B. affinis consumes the nectar and pollen of a variety of nototrobic plant species, including Lobelia siphilitica, Linaria vulgaris, and Antirrhinum majus. Research published in 2022 identified several plant genera the flowers of which B. affinis commonly visited. These included plants in the genera Monarda, Eutrochium, Veronicastrum, Agastache, and Solidago. This research supported recommendations for plantings and habitat management to help conserve the bee species.

Dutchman's breeches (Dicentra cucullaria) is particularly dependent on members of the B. affinis for sexual reproduction. In fact, the flower structure and mechanism by which it is pollinated indicate that it is adapted to foragers such as B. affinis, which can separate the outer and inner petals of the flower. Members then use their front legs to expose the stigma, stamen, and anthers.
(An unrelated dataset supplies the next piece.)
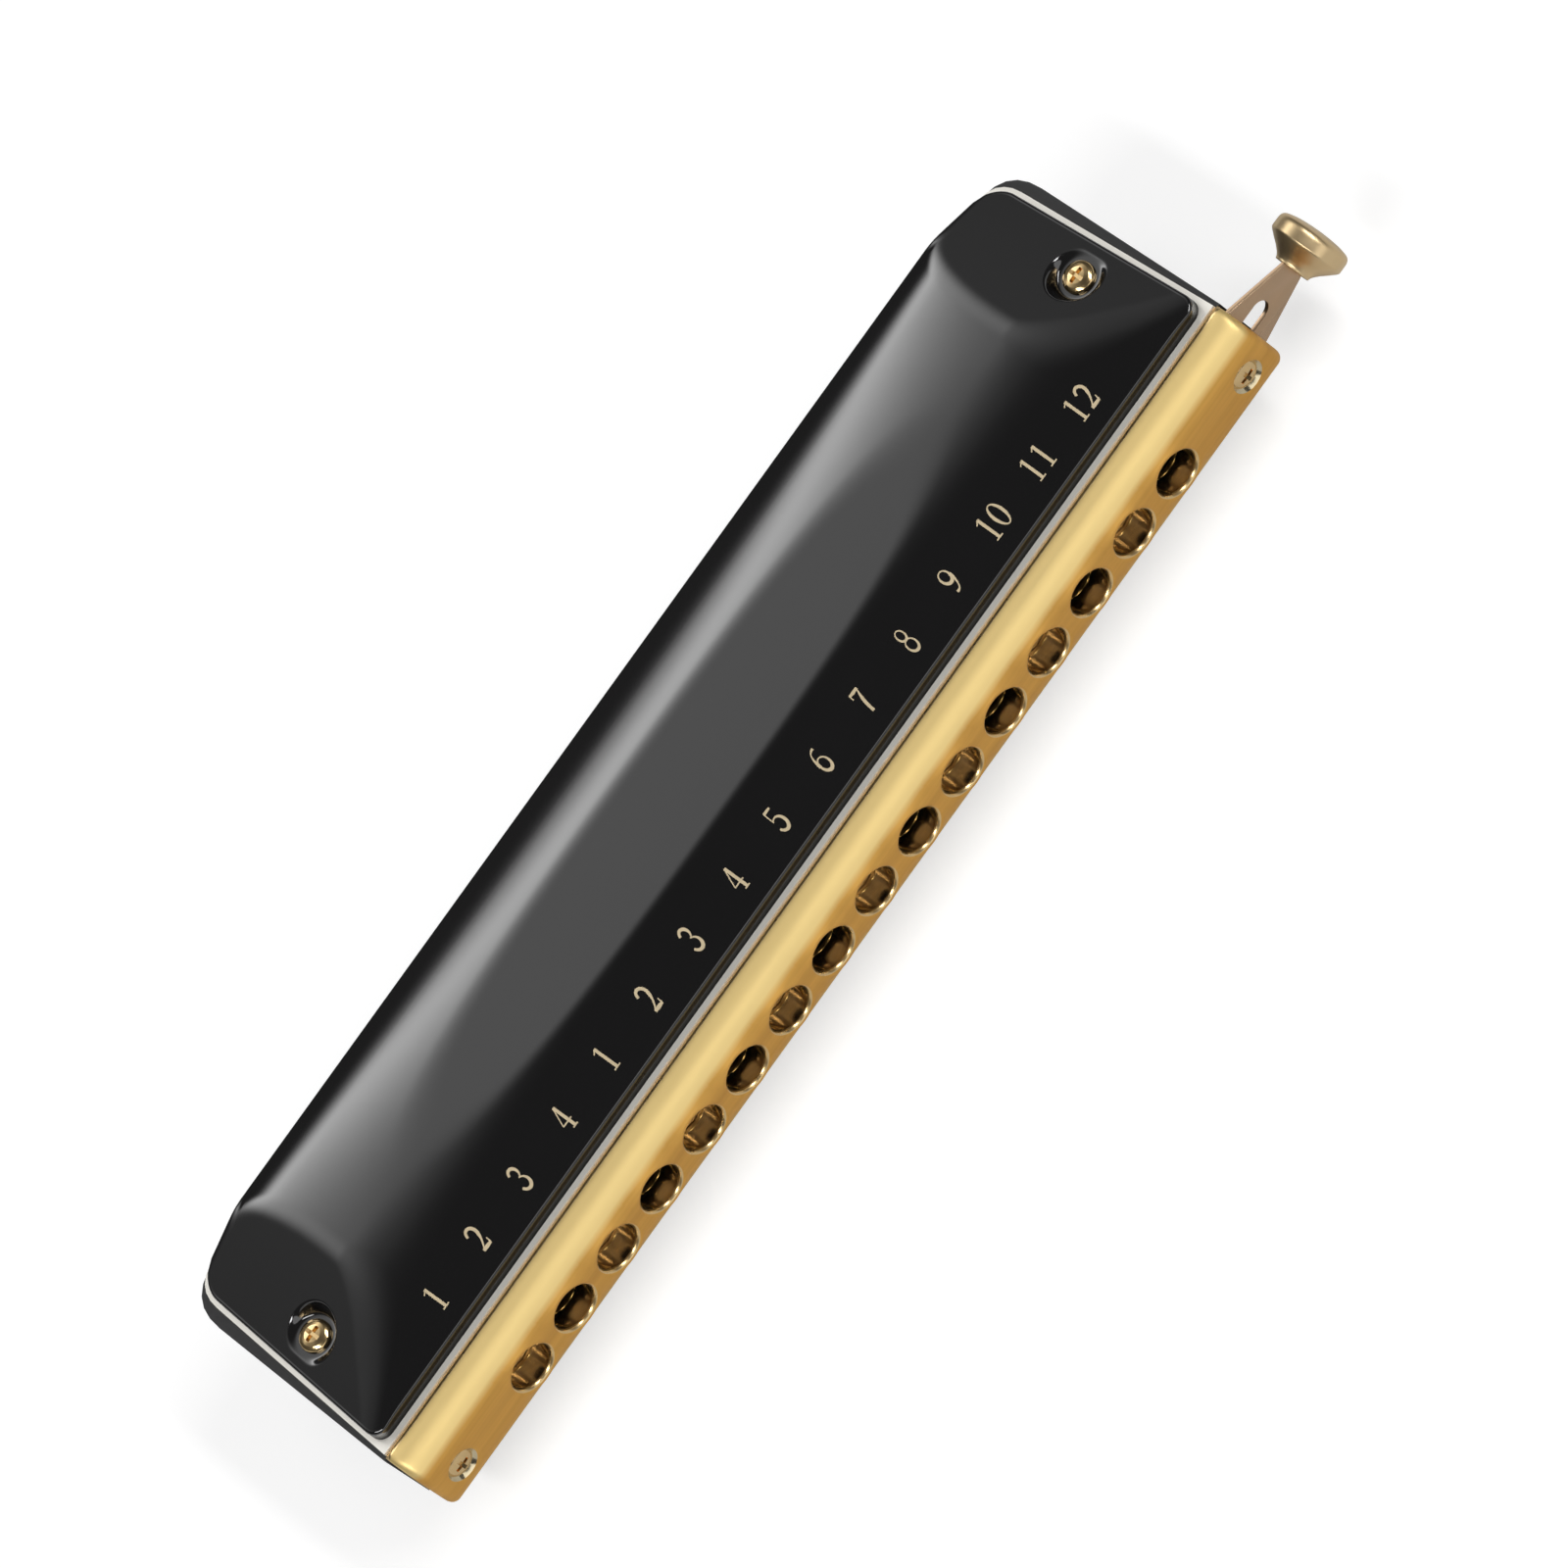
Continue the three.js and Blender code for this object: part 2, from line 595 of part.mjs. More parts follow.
function comb() {
  const outline = planShape(COMB_ENDS, COMB_FRONT_Y, COMB_BACK_Y, 0, COMB_CORNER_R);
  const blank = solid(raised(outline, -COMB_HALF_HEIGHT, COMB_HALF_HEIGHT));
  const cells = HOLES.flatMap(cellAndThroat);
  let upper = solid(cells[0]);
  for (const cut of cells.slice(1)) upper = upper.add(solid(cut));
  const lower = solid(mirroredBelow(geometryOf(upper)));
  const blindEnd = PLATE_SCREW_LENGTH - PLATE_T + TURN_GAP;
  const screwHoles = [
    ...plateScrewHoles(COMB_HALF_HEIGHT - blindEnd, COMB_HALF_HEIGHT + OVERRUN),
    ...plateScrewHoles(-COMB_HALF_HEIGHT - OVERRUN, -COMB_HALF_HEIGHT + blindEnd),
  ];
  for (const side of [-1, 1]) {
    const through = rod(COVER_SCREW_R + TURN_GAP, -2 * COMB_HALF_HEIGHT, 2 * COMB_HALF_HEIGHT, 12);
    screwHoles.push(through.translate(side * COVER_SCREW_X, COVER_SCREW_Y, 0));
    const end = MOUTH_SCREW_LENGTH + TURN_GAP;
    const front = rodBack(MOUTH_SCREW_R + TURN_GAP, COMB_FRONT_Y - OVERRUN, end, 10);
    screwHoles.push(front.translate(side * MOUTH_SCREW_X, 0, 0));
  }
  const body = blank.subtract(upper).subtract(lower).subtract(solids(screwHoles));
  return mesh("comb", geometryOf(body.subtract(springPocket())), BODY_PLASTIC);
}

// The same geometry mirrored in z = 0, with its faces turned back out.
function mirroredBelow(geometry) {
  const flat = geometry.index ? geometry.toNonIndexed() : geometry.clone();
  const places = flat.attributes.position.array;
  for (let i = 0; i < places.length; i += 9) {
    for (let k = 0; k < 3; k++) {
      const held = places[i + 3 + k];
      places[i + 3 + k] = places[i + 6 + k];
      places[i + 6 + k] = held;
    }
  }
  for (let i = 2; i < places.length; i += 3) places[i] *= -1;
  return flat;
}

// Reed plates

// The slot that a reed swings through, and the reed itself, on the upper plate.
// The outer reed is fixed at the back of its slot, and the inner one at the front.
function reedAndSlot(index, outer) {
  const x = holeX(index) + (outer ? REED_SPACING / 2 : -REED_SPACING / 2);
  const front = COMB_FRONT_Y + SLOT_FRONT;
  const back = front + slotLength(index);
  const slot = block(
    x - SLOT_W / 2,
    x + SLOT_W / 2,
    front,
    back,
    COMB_HALF_HEIGHT - OVERRUN,
    PLATE_OUT_Z + OVERRUN,
  );
  const half = SLOT_W / 2 - REED_PLAY;
  const y0 = outer ? front + REED_PLAY : front - REED_PAD;
  const y1 = outer ? back + REED_PAD : back - REED_PLAY;
  const face = outer ? PLATE_OUT_Z - REED_SEAT : COMB_HALF_HEIGHT + REED_SEAT;
  const away = outer ? REED_T + REED_SEAT : -REED_T - REED_SEAT;
  const reed = block(x - half, x + half, y0, y1, Math.min(face, face + away), Math.max(face, face + away));
  return { slot, reed };
}

function reedPlate(name, below) {
  const back = COMB_BACK_Y - PLATE_BACK_INSET;
  const outline = planShape(PLATE_ENDS, COMB_FRONT_Y, back, 0, PLATE_CORNER_R);
  const blank = solid(raised(outline, COMB_HALF_HEIGHT, PLATE_OUT_Z));
  const pairs = HOLES.flatMap((i) => [reedAndSlot(i, true), reedAndSlot(i, false)]);
  const holes = plateScrewHoles(COMB_HALF_HEIGHT - OVERRUN, PLATE_OUT_Z + OVERRUN);
  for (const side of [-1, 1]) {
    const hole = rod(COVER_SCREW_R + TURN_GAP, COMB_HALF_HEIGHT - OVERRUN, PLATE_OUT_Z + OVERRUN, 12);
    holes.push(hole.translate(side * COVER_SCREW_X, COVER_SCREW_Y, 0));
  }
  const cut = blank.subtract(solids(pairs.map((p) => p.slot))).subtract(solids(holes));
  const made = geometryOf(cut.add(solids(pairs.map((p) => p.reed))));
  return mesh(name, below ? mirroredBelow(made) : made, NICKEL);
}

// Mouthpiece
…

Shortly afterwards, they sweep pollen in a forward stroke by using their middle legs, before leaving the flower to return to the colony with the pollen. In this way, D. cucullaria is pollinated as the bees move from plant to plant, and B. affinis meets its dietary needs. This pollen foraging behavior is strikingly similar to bees of the genus Apis. Species of the Apis are lighter in weight, though, making it slightly more difficult to gain access.

===Disease===
B. affinis is susceptible to a certain species of protozoa, known as Apicystis bombi. This pathogen affects about 3% of all B. affinis, and is particularly prevalent in Ontario. A. bombi first infects the gut of its host, then spreads this infection to the rest of the body. While its transmission is not well understood, A. bombi causes multiple negative effects, including increased death of worker bees, and the prevention of formation of new colonies. It also limits ovarian development of queens, and reduces their lifespans. This disease likely was introduced to North America by commercial B. terrestris in the early in early 2005 or 2006 when members invaded northern Patagonia, Argentina, from Europe. A. bombi rarely affects bees occupying Europe (only about 6-8% show signs of infection); however, for European bees living in Patagonia, incidence of infection is closer to about 50% in certain species. Because of this, conservation experts are concerned that A. bombi may be detrimental to several bumblebee species, including B. affinis.

==Importance in agriculture==
B. affinis is important to the agricultural industry. This species pollinates up to 65 different genera of plants, and is the primary pollinator of key food crops, such as cranberries, plums, apples, onions, and alfalfa. These crops are important for day-to-day consumption by humans, but are also vital to sustaining birds and mammals that feed on their fruit. Plants pollinated by B. affinis (such as Aralia and Spiraea) are used medicinally by aboriginal peoples of Canada known as the First Nations. Thus, the recent decline of B. affinis could have far-reaching effects on ecosystems, economic stability, and cultural traditions.

In 2008, three recent events were reported to have led to the decline of B. affinis' agricultural role: pathogen spillover, pesticide use, and habitat loss. Many bumblebees used in commercial businesses harbor harmful parasites that can impact nearby wild populations of B. affinis. This often has lethal effects, and has led to the decline of B. terricola and B. impatiens, as well. Apart from pathogen spillover, novel pesticides also affect populations of B. affinis. Neonicotinoid pesticides are commonly used for pest control on crops and turf, but they are also toxic to bees. Because B. affinis nests are built underground, they are uniquely susceptible to this pesticide's use on turf. Lastly, increases in urbanization and industrialization have meant the loss of native habitats. While other species such as B. bimaculatus, the two-spotted bumble bee, have adapted well to urban environments, B. affinis has not. Whether the reduction of native food plants in particular has affected B. affinis is not known.